A meeting between those two would be epic, and while the Canadiens would be inspired to beat the Rangers because New York won that same battle a year ago, the Blueshirts are simply the better team.

If the Rangers finish first overall, they would take on the the conference’s second wild card team. Boston and Ottawa are currently engaged in a fight to the finish for that spot, and the Rangers should be hoping that the Bruins find a way.

It was just two years ago that Boston beat New York in five games in the second round. The Rangers were lucky to win the one game that kept them from getting swept, but the current version of the Bruins is nothing like that team. They don’t have two powerful lines doing the scoring, and the third and fourth lines that were so instrumental in Boston’s ability to grind out edges are mere shells of what they were.

Yes, the Bruins still have Patrice Bergeron, Zdeno Chara and Tuukka Rask, and that’s a substantial trio, but Chara is now 38 years old and discernibly slower along the blue line than he was in previous seasons.

The Senators have been resurgent during the season’s second half, and have perhaps as much speed as the Rangers. They are on an amazing 13-1-1 run since Feb. 18, riding the remarkable play of rookie goaltender Andrew Hammond.

But as great as Hammond has been, he is not going to provide the Senators with an edge against the Rangers. By that time, Henrik Lundqvist will almost certainly be rolling along in top form and ready to do his thing in the playoffs.

Assuming Lundqvist is in goal against Ottawa, he will have to be ready for Erik Karlsson, Bobby Ryan, Milan Michalek and Kyle Turris, because that group will generate scoring opportunities — far more than the struggling and slowish Bruins.

But the Senators do not have the defensive prowess to hang with the Rangers. They are a nice story right now, but they don’t have what it takes to beat a complete team like New York over seven games.

The real reason that there is legitimate hope for the Rangers winning their first title in 21 years — a mere drop in the bucket for Blueshirts fans as far as droughts go – is that the Eastern Conference has caught up to the West this season.

It seemed like Chicago, Los Angeles, Anaheim, San Jose and Vancouver had the edge on the best Eastern Conference teams for years. A team from the East has won just one Stanley Cup since 2009, as Western teams have had the better combination of speed, talent and grit.

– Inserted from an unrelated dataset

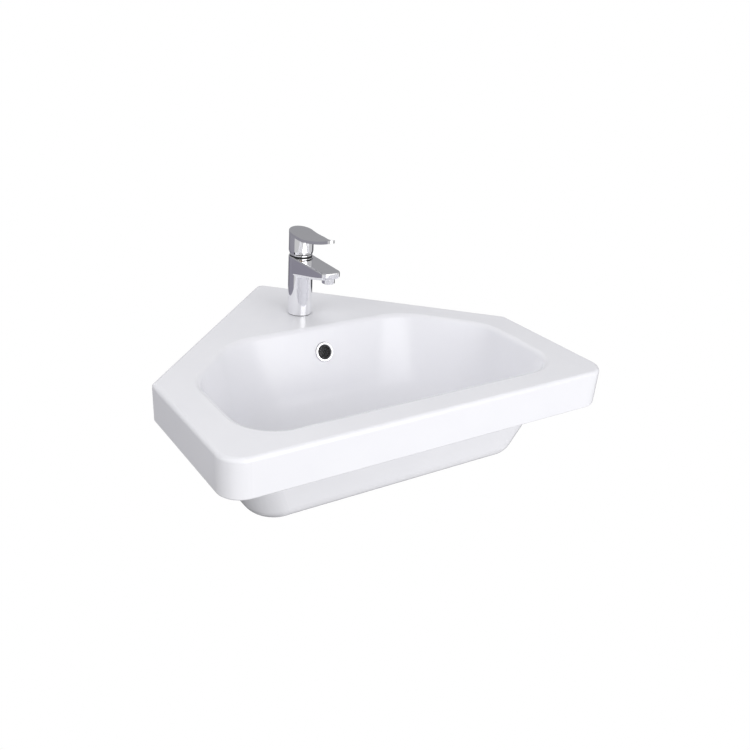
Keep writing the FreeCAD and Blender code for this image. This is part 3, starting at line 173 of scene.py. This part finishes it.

That’s no longer the case. That conference’s two glamour teams – the Blackhawks and the Kings – just aren’t the same as they were. Chicago is unlikely to survive the first two rounds of the playoffs without injured superstar Patrick Kane, and its defense is often inconsistent.

The Kings have not been the same defensive team without suspended Slava Voynov, and are outside the playoff structure right now. Darryl Sutter’s team may yet make it, but they are not the same group that pulled off championship runs in 2011-2012 and last season.

The Rangers have their own issues and there are times when they simply don’t put the puck in the net enough, but the big picture shows they are tied for fourth in the league, averaging 2.96 goals per game.

They have a big stud in Rick Nash, who has been dominant, and a supporting cast of Derick Brassard, Marty St. Louis (though currently injured), Derek Stepan, Mats Zuccarello, Chris Kreider and Kevin Hayes that is more than good enough.

Hayes may be the X-factor in the playoffs. At 6-foot-5 and 225 pounds, he is the rare combination of size and creativity. When he is going at full speed, he is very difficult to stop.

Can a big, nasty team possibly slow down or intimidate the Rangers? Possibly to the point where it could steal a game or two in a series.

But the Rangers are too good and too experienced to get beaten by physical or emotional intimidation.

The Rangers got close last season, and that’s not good enough this time around. Look for some 21-year-old bills to get paid later this spring.